Jarmusch’s film follows two centuries-old vampires, lovers Adam (Tom Hiddleston) and Eve (Tilda Swinton), as they brood about existence and devour all that the world has to offer in art, literature, science and music in each other’s arms. Adam, a hermetic composer attempting to live anonymously in a disintegrating Detroit mansion, mourns what humanity has become — superficial, barely living “zombies.” He composes what he describes as “funeral music”: pieces laden with pedal-heavy guitar conjuring a drone-like sound. Eve acts as a foil to Adam, endlessly curious and preferring to find beauty and hope in the world. She gently and adoringly says hello to animals and plants she comes across, calling them by their Latin names. In case their worldviews weren’t clues enough to the characters’ dichotomy, the costume design slaps you across the cheek. While Adam wears black clothes and has shaggy black hair falling in his eyes, Eve wears white with wild white hair that is often tied up or blown back from her face. At the beginning of the film, the two are separated with Adam in Detroit, Michigan and Eve in Tangier, Morocco. When she suspects Adam has become suicidal, Eve travels to Detroit.

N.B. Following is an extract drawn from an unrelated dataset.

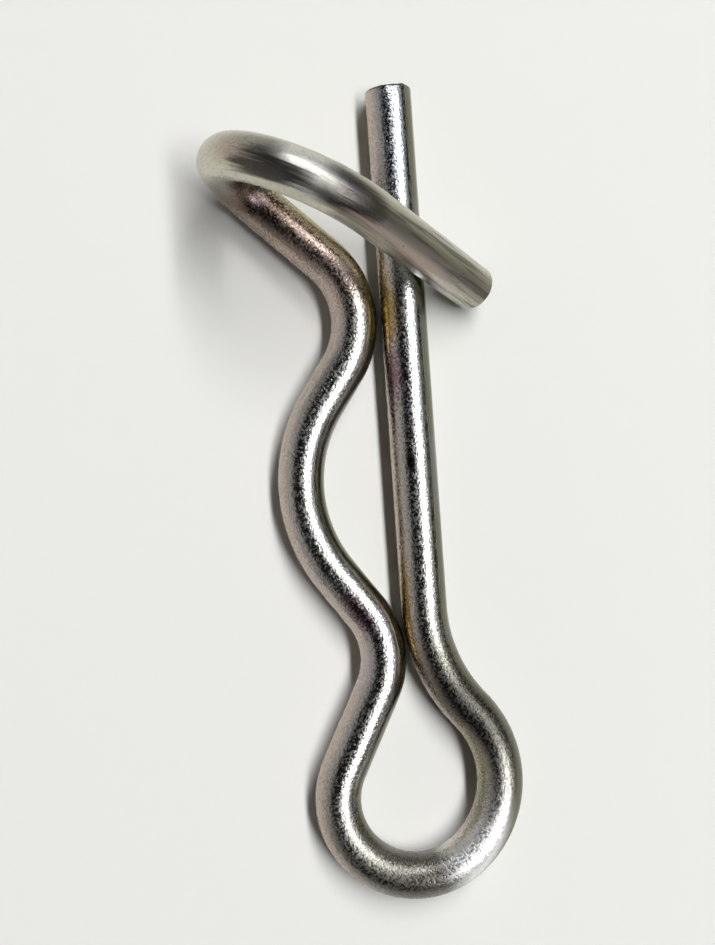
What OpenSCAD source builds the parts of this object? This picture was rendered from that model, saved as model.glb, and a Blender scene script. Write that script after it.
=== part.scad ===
// Hitch R clip pin with a lock hook, bent from one length of round spring wire.
// The clip lies flat in the XY plane. The straight leg runs along Y through the origin,
// which is where the axis of the held shaft (parallel to Z) crosses the axis of the leg.
// The wire goes from the leg's tip round the eye, back past the shaft and over the leg.

/* [Wire] */
// Diameter of the wire
wire_d = 4; // [3:0.1:5]
// Bevel on the rims of the two cut ends
end_bevel = 0.25; // [0.05:0.05:0.6]

/* [Straight leg] */
// From the shaft's axis to the cut tip of the leg
leg_tip = 34.4; // [28:0.2:60]

/* [Shaft seat] */
// Diameter of the shaft that the clip holds
shaft_d = 16; // [10:0.5:24]
// How much closer than the shaft's surface the relaxed seat lies, for grip
seat_grip = 0.05; // [0:0.05:0.5]
// How much larger than the shaft's radius the seat's inside radius is, so that it wedges on
seat_relief = 3; // [1:0.25:6]

/* [Humps beside the leg] */
// Inside radius of the neck hump's bend, on the eye's side of the shaft
neck_r = 4.7; // [2.5:0.1:7]
// Gap between the neck hump and the leg
neck_gap = 0.15; // [0.1:0.05:1]
// Straight wire between the seat and the neck hump
neck_flank = 4.3; // [1:0.1:8]
// Inside radius of the lip hump's bend, on the tip's side of the shaft
lip_r = 5.5; // [2.5:0.1:8]
// Gap between the lip hump and the leg
lip_gap = 0.35; // [0.1:0.05:1]
// Straight wire between the seat and the lip hump
lip_flank = 3.5; // [1:0.1:8]

/* [Eye] */
// How far past the leg's heel, where it starts to swing out, the middle of the neck hump lies
neck_drop = 3.9; // [1:0.1:6]
// Inside radius of the throat's bend, which swings the leg out to the eye
throat_r = 12; // [8:0.25:18]
// Inside radius of the first part of the eye
entry_r = 6.75; // [4:0.25:10]
// Angle of the first part of the eye, in degrees
entry_angle = 94; // [60:1:120]
// Inside radius of the rest of the eye
eye_r = 4.7; // [3:0.1:7]
// Straight wire between the eye and the neck hump
eye_flank = 7.4; // [3:0.1:12]

/* [Lock hook] */
// Lean of the tail away from the leg, in degrees
tail_lean = 46; // [25:1:65]
// Gap between the hook's straight end and the leg that it passes
hook_gap = 0.65; // [0.1:0.05:1]
// Inside radius of the bend that stands the wire up
rise_r = 2.5; // [1.5:0.1:3.9]
// Angle of that bend, in degrees
rise_angle = 80; // [60:1:100]
// Inside radius of the arch over the leg
arch_r = 5.8; // [4.5:0.1:8]
// Angle of the arch, in degrees
arch_angle = 146; // [125:1:165]
// Twist of the arch's plane towards the leg, in degrees
arch_twist = 17; // [8:0.5:26]
// Height of the hook's end above the surface that the clip lies on
hook_lift = 0.2; // [0.1:0.05:0.8]

/* [Hidden] */
$fn = 48;

wire_r = wire_d / 2;
shaft_r = shaft_d / 2;
steel = "#a3a297";

// Radii of the wire's centre line at each bend.
seat_c = shaft_r + seat_relief + wire_r;
neck_c = neck_r + wire_r;
lip_c = lip_r + wire_r;
throat_c = throat_r + wire_r;
entry_c = entry_r + wire_r;
eye_c = eye_r + wire_r;
rise_c = rise_r + wire_r;
arch_c = arch_r + wire_r;

// Ways that a bend turns, and the quarter turn that stands the hook's foot up.
LEFT = 1;
RIGHT = -1;
stand_up = 90;

// How much thinner every other stretch of wire is, and how far it laps into its neighbours.
hair = 0.02;
joint_lap = 0.05;

function heading(a) = [cos(a), sin(a)];

// The wire is bent round posts. A post is [centre, radius, side], with the side that the wire
// turns to. Between two posts it runs straight, along the line that touches both.
function run_heading(from, to, run) =
    atan2(to[0][1] - from[0][1], to[0][0] - from[0][0])
    - atan2(to[2] * to[1] - from[2] * from[1], run);

// The seat's wire touches the shaft beside its axis. Each hump lies as far up or down the leg
// as the flank between it and the seat takes.
seat_x = seat_c - (shaft_r - seat_grip + wire_r);
function hump_y(x, r, flank) = sqrt(pow(seat_c + r, 2) + pow(flank, 2) - pow(seat_x - x, 2));
seat_post = [[seat_x, 0], seat_c, RIGHT];

lip_x = -(wire_d + lip_gap + lip_c);
lip_post = [[lip_x, hump_y(lip_x, lip_c, lip_flank)], lip_c, LEFT];

// The neck hump lies beside the throat's bend, and the leg's heel is neck_drop above it.
neck_dist = throat_c + neck_c + wire_d + neck_gap;
neck_lean = asin(neck_drop / neck_dist);
neck_x = throat_c - neck_dist * cos(neck_lean);
neck_y = hump_y(neck_x, neck_c, neck_flank);
neck_post = [[neck_x, -neck_y], neck_c, LEFT];
leg_heel = neck_y - neck_drop;

// The throat's bend swings the eye out until the flank to the neck hump has its length. The
// centres of throat, neck and eye make a triangle of three known sides.
eye_arm = [throat_c + entry_c, 0] - (entry_c - eye_c) * heading(-entry_angle);
eye_dist = norm([eye_c + neck_c, eye_flank]);
eye_corner = acos((pow(neck_dist, 2) + pow(norm(eye_arm), 2) - pow(eye_dist, 2))
                  / (2 * neck_dist * norm(eye_arm)));
throat_angle = neck_lean + eye_corner - atan2(eye_arm[1], eye_arm[0]);
eye_heading = throat_angle - 90 - entry_angle;
eye_centre = [throat_c, -leg_heel] - (throat_c + entry_c) * heading(throat_angle)
    + (eye_c - entry_c) * heading(eye_heading - 90);
eye_post = [eye_centre, eye_c, RIGHT];

// Headings of the straight flanks and the tail, in degrees from +X.
to_neck = run_heading(eye_post, neck_post, eye_flank);
to_seat = run_heading(neck_post, seat_post, neck_flank);
to_lip = run_heading(seat_post, lip_post, lip_flank);
tail_heading = 90 + tail_lean;

// The hook, as [along the tail, to its right, up]: the wire's direction where the arch starts,
// the way that the arch turns it, and the arch's end seen from the foot of the hook.
arch_start = [cos(rise_angle), 0, sin(rise_angle)];
arch_turn = [-sin(rise_angle) * cos(arch_twist), sin(arch_twist), cos(rise_angle) * cos(arch_twist)];
arch_end = rise_c * [sin(rise_angle), 0, 1 - cos(rise_angle)]
    + arch_c * (sin(arch_angle) * arch_start + (1 - cos(arch_angle)) * arch_turn);
end_run = cos(arch_angle) * arch_start + sin(arch_angle) * arch_turn;

// Its straight end runs down until its rim is hook_lift above the surface below.
end_fall = -end_run[2];
end_z = hook_lift - wire_r + wire_r * sqrt(1 - pow(end_fall, 2));
end_l = (arch_end[2] - end_z) / end_fall;

// Seen along the leg, the straight end passes it at hook_gap. The tail is as long as that takes.
function across(v) = v[0] * cos(tail_heading) + v[1] * cos(tail_heading - 90);
end_across = across(end_run);
end_x = ((wire_d + hook_gap) * norm([end_across, end_fall]) - arch_end[2] * end_across) / end_fall;
tail_x = lip_x + lip_c * cos(tail_lean);
tail_l = (end_x - across(arch_end) - tail_x) / cos(tail_heading);

// The wire from the leg's heel to the end of the arch. A straight run is [length]. A bend is
// [centre line's radius, angle, side, twist of the bend's plane about the wire].
stretches = [
    [throat_c, throat_angle, LEFT, 0],
    [entry_c, entry_angle, RIGHT, 0],
    [eye_c, 360 - (to_neck - eye_heading), RIGHT, 0],
    [eye_flank],
    [neck_c, to_seat - to_neck, LEFT, 0],
    [neck_flank],
    [seat_c, to_seat - to_lip, RIGHT, 0],
    [lip_flank],
    [lip_c, tail_heading - to_lip, LEFT, 0],
    [tail_l],
    [rise_c, rise_angle, LEFT, stand_up],
    [arch_c, arch_angle, LEFT, arch_twist],
];

// Each stretch starts at its own origin, heads along its own +Y and has its right on +X. It is
// drawn at radius r and runs past both its ends by lap.
module straight(l, r = wire_r, lap = 0) {
    translate([0, -lap, 0]) rotate([-90, 0, 0]) cylinder(h = l + 2 * lap, r = r);
}

module bend(bend_r, angle, side, r = wire_r, lap = 0) {
    lap_angle = lap / bend_r * 180 / PI;
    translate([-side * bend_r, 0, 0])
        rotate_extrude(start = (side == LEFT ? 0 : 180) - side * lap_angle,
                       angle = side * (angle + 2 * lap_angle))
            translate([bend_r, 0]) circle(r);
}

module past_bend(bend_r, angle, side) {
    translate([-side * bend_r, 0, 0]) rotate([0, 0, side * angle])
        translate([side * bend_r, 0, 0]) children();
}

// A straight run that ends in a cut face with a bevelled rim.
module cut_end(l, r = wire_r, lap = 0) {
    translate([0, -lap, 0]) rotate([-90, 0, 0]) cylinder(h = l - end_bevel + lap, r = r);
    translate([0, l - end_bevel, 0]) rotate([-90, 0, 0])
        cylinder(h = end_bevel, r1 = r, r2 = r - end_bevel);
}

// Lays the stretches end to end, and ends the last one in a cut face. Every other stretch is
// a hair thinner and laps into its neighbours, so that the joints are inside the wire.
module wire(i = 0) {
    thin = i % 2 == 0;
    r = thin ? wire_r - hair : wire_r;
    lap = thin ? joint_lap : 0;
    if (i == len(stretches)) {
        cut_end(end_l, r, lap);
    } else {
        s = stretches[i];
        if (len(s) == 1) {
            straight(s[0], r, lap);
            translate([0, s[0], 0]) wire(i + 1);
        } else {
            rotate([0, s[3], 0]) {
                bend(s[0], s[1], s[2], r, lap);
                past_bend(s[0], s[1], s[2]) wire(i + 1);
            }
        }
    }
}

module clip() {
    color(steel) translate([0, -leg_heel, 0]) {
        cut_end(leg_heel + leg_tip);
        rotate([0, 0, 180]) wire();
    }
}

clip();
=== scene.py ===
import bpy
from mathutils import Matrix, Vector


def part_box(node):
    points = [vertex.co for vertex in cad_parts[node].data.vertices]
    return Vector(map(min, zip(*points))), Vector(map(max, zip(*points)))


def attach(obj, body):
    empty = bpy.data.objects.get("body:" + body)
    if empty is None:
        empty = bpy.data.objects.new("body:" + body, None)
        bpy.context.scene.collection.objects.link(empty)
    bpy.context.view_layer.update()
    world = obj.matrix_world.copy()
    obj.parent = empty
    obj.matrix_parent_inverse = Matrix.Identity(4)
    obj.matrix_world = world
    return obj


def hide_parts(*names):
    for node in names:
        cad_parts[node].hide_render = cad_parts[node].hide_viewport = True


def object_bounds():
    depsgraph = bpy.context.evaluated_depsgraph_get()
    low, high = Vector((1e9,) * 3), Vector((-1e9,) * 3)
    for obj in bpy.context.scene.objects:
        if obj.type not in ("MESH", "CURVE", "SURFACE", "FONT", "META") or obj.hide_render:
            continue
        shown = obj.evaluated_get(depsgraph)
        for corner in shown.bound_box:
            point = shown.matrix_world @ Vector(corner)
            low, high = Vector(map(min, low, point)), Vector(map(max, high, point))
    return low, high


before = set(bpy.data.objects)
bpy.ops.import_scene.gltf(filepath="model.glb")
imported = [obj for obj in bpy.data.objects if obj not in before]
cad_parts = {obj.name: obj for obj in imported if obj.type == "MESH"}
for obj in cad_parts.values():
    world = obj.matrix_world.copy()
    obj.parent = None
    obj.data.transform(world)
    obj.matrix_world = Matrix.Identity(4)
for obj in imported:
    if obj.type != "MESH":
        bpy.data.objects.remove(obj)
solidBox = [list(corner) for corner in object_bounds()]

import math

import bpy
from mathutils import Matrix, Vector

mm = 0.001
left, right = 1, -1


def toLinear(hexColour):
    channels = [int(hexColour[i:i + 2], 16) / 255 for i in (1, 3, 5)]
    return [c / 12.92 if c <= 0.04045 else ((c + 0.055) / 1.055) ** 2.4 for c in channels] + [1.0]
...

I began watching Jarmusch’s movies as an angsty 22-year-old. Unemployed and fresh out of college, I felt adrift in my life. I spent hours a day driving aimlessly around the suburbs where my parents lived, smoking cigarettes on various beaches and considering myself a brooding Jarmusch-ian protagonist. Eye roll, I know. But out of all of Jarmusch’s movies, the Only Lovers score was the music I sought out to soundtrack my purposeless jaunts. The distorted guitar and march-like drumming paired well with my introspective moodiness. Like Adam, I wondered, “What’s the point?”

Jarmusch’s intentionality with his music choice — orchestrated by his own band SQÜRL — creates a beautiful synchronicity between what the audience sees and hears, eliciting that feeling of ambient loneliness I was seeking as I drove nowhere. In the opening scene, a rhythmically rotating overhead shot frames Adam and Eve in separate rooms laying on their backs with eyes closed. Wanda Jackson’s sultry “Funnel of Love” scores this scene. The shots of the vampires are juxtaposed with that of a record spinning on a turntable creating what is perhaps one of the most striking sequences of the movie. You feel totally enveloped by the music, as though you are the spinning record. What if the music were to be removed from this scene? You might just feel dizzy.

The precedent set by the entangled subatomic particles holds true. There’s a fandom for every piece of art, and each fan is affected differently by. A hallmark of fandom culture is making your own content based on the art. When it comes to Only Lovers… it’s a film about vampires in love. How could there not be a bounty of tributes to it? Venturing onto Youtube opens up a world of fan edits, each with their own meaning and voice. One video used a mash-up of Awolnation’s “Sail” and Seeed’s “You & I.” Another incorporated Christina Perri’s “A Thousand Years.” Yes, the song from Twilight: Breaking Dawn Part I (not all vampire movies are interchangeable!). Watching these edits, I felt the morbidity and broodiness of Only Lovers fade. When the original shoegaze-y soundtrack was swapped for an aging mainstream pop song, the movie became a boring romance lacking the depth and desolation that are so integral to its atmosphere. This was not my music of choice for those emo car rides.

Though altering Only Lovers’ accompanying music dramatically changes how one feels about what’s on screen, the creators’ music choice is nonetheless intentional. I may not like it, but I have to admit the YouTubers’ creative decisions illustrate just how interconnected the film’s music is with its visual components. Like subatomic particles, a change of state in one affects the other.

Works Cited
A Clockwork Orange. Directed by Stanley Kubrick, Warner Brothers, 1971.

Interstellar. Directed by Christopher Nolan, Paramount Pictures, 2014.

Only Lovers Left Alive. Directed by Jim Jarmusch, Record Picture Company, Pandora Film, 2013.